● TASK PROMPT
Output, please, exactly those lines of the listing that come before the line with "shoulder_r = 84; // [75:1:160]", along with that line itself.

----------------

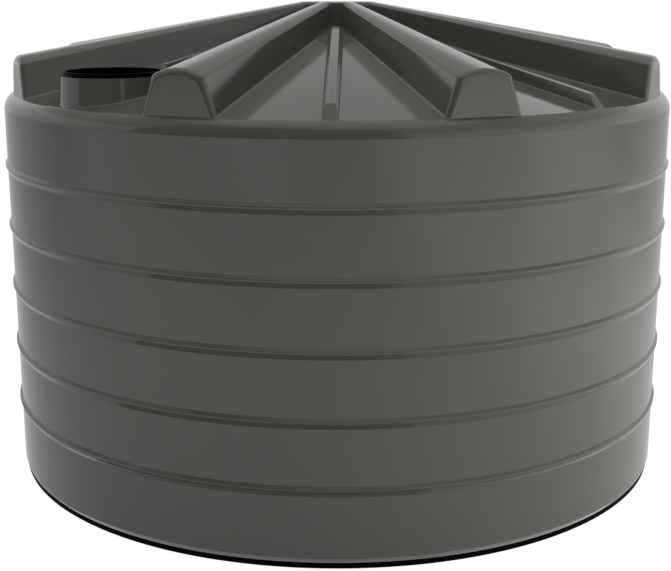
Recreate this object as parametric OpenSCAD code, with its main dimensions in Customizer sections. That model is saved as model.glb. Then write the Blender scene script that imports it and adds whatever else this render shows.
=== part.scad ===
// Round moulded water tank with a ribbed conical roof and an inlet with a strainer
// Millimetres, +Z up, origin at the centre of the underside, front is -Y

/* [Wall] */
// outside radius of the plain wall
wall_r = 1800; // [1200:5:2500]
// thickness of the moulded wall, roof and ribs
wall_t = 9; // [5:0.5:16]
// height of the crease where the shoulder meets the roof
eaves_z = 2038; // [1400:1:2800]
// distance from the face of the wall in to the crease where the shoulder meets the roof
eaves_in = 50; // [30:1:70]
// radius of the rounded shoulder
shoulder_r = 84; // [75:1:160]

/* [Foot] */
// height of the recessed foot
foot_h = 30; // [15:1:60]
// how far the foot is set back from the wall
foot_in = 10; // [10:1:40]
// radius of the rounding where the wall turns in to the foot
foot_round = 56; // [20:1:80]
// how far the wall turns in above the foot
foot_turn = 8; // [4:1:10]
// thickness of the flat floor
floor_t = 10; // [6:0.5:20]

/* [Hoops] */
// height of the middle of the lowest hoop
hoop_z = 381; // [200:1:500]
// spacing from hoop to hoop
hoop_pitch = 321; // [200:1:380]
// height of one hoop on the wall
hoop_h = 48; // [30:1:90]
// how far a hoop stands out
hoop_out = 12; // [5:1:25]
// height of the ledge on top of a hoop, above its upright face
hoop_ledge = 8; // [4:1:12]

/* [Roof] */
// pitch of the roof in degrees
roof_pitch = 12.1; // [6:0.1:25]
// radius of the raised crown that the main ribs run into
crown_r = 205; // [170:1:260]
// how far the crown stands above the tops of the main ribs
crown_lip = 1; // [0.5:0.5:20]
// radius of the rounded edge of the crown
crown_round = 12; // [10:1:25]

/* [Main ribs] */
// distance from the crease in to the outer end of a main rib
main_edge = 8; // [8:1:200]
// half width of a main rib on the roof at its outer end
main_foot_out = 188; // [120:1:190]
// half width of a main rib on the roof at the crown
main_foot_in = 55; // [40:1:65]
// half width of a main rib's top at its outer end
main_crown_out = 132; // [80:1:160]
// half width of a main rib's top at the crown
main_crown_in = 44; // [30:1:52]
// height of the sides above the roof at the outer end
main_side_out = 171; // [100:1:240]
// height of the sides above the roof at the crown
main_side_in = 118; // [80:1:200]
// rise of the curved top at the outer end
main_rise_out = 33; // [10:1:60]
// rise of the curved top at the crown
main_rise_in = 11; // [4:1:25]
// width of the bevel round the outer end of a main rib
main_bevel = 25; // [10:1:40]

/* [Small ribs] */
// distance from the crease in to the outer end of a small rib
small_edge = 8; // [8:1:200]
// distance from the crown to the inner end of a small rib
small_gap = 156; // [100:1:500]
// distance from the collar to the small rib behind it
small_clear = 11; // [5:1:200]
// how far the top stops short of the foot at the outer end
small_lean = 64; // [20:1:120]
// how far the top stops short of the foot at the steeper ends
small_steep = 37; // [10:1:80]
// width of the top of a small rib
small_top = 40; // [20:1:60]
// width of a small rib on the roof
small_foot = 69; // [62:1:120]
// height of a small rib above the roof
small_h = 54; // [20:1:90]

/* [Inlet] */
// direction of the inlet in degrees, seen from above, from the front
inlet_turn = -45; // [-135:45:180]
// distance from the crease in to the foot of the collar
inlet_edge = 14; // [8:1:300]
// height of the top of the collar above the roof at its middle
collar_up = 80.3; // [70:0.1:200]
// outside radius of the collar at its foot
collar_foot_r = 260; // [205:1:300]
// how much the collar narrows from its foot to its top
collar_taper = 9; // [2:1:30]
// thickness of the collar at its top
collar_t = 10; // [6:0.5:14]

/* [Strainer] */
// how far the flange of the strainer stays inside the collar's edge
flange_in = 2; // [1:0.5:5]
// how far the upstand of the strainer stays inside the collar's edge
strainer_in = 19; // [17:1:60]
// height of the upstand above the collar
strainer_up = 20; // [10:1:40]
// thickness of the strainer's plastic
strainer_t = 4; // [2:0.5:5]
// depth of the basket below the collar's top
basket_deep = 130; // [90:1:200]
// how much the basket narrows from the upstand to its bottom
basket_taper = 27; // [10:1:80]
// number of slots round the basket
slot_count = 24; // [8:1:30]
// width of one slot
slot_w = 24; // [8:1:30]
// height of the plain band below the slots
slot_foot = 30; // [10:1:40]
// height of the plain band above the slots
slot_head = 25; // [10:1:40]
// width of the ring and the bars of the frame that carries the mesh
mesh_bar = 8; // [4:0.5:14]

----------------

● WORKED SOLUTION
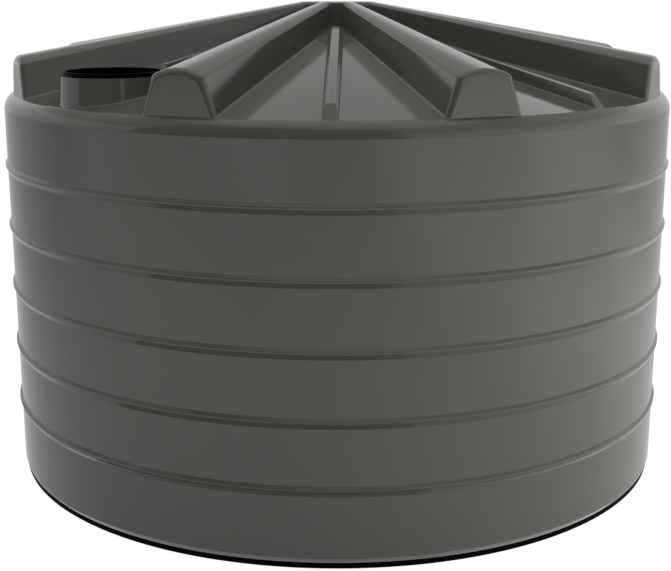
Recreate this object as parametric OpenSCAD code, with its main dimensions in Customizer sections. That model is saved as model.glb. Then write the Blender scene script that imports it and adds whatever else this render shows.
=== part.scad ===
// Round moulded water tank with a ribbed conical roof and an inlet with a strainer
// Millimetres, +Z up, origin at the centre of the underside, front is -Y

/* [Wall] */
// outside radius of the plain wall
wall_r = 1800; // [1200:5:2500]
// thickness of the moulded wall, roof and ribs
wall_t = 9; // [5:0.5:16]
// height of the crease where the shoulder meets the roof
eaves_z = 2038; // [1400:1:2800]
// distance from the face of the wall in to the crease where the shoulder meets the roof
eaves_in = 50; // [30:1:70]
// radius of the rounded shoulder
shoulder_r = 84; // [75:1:160]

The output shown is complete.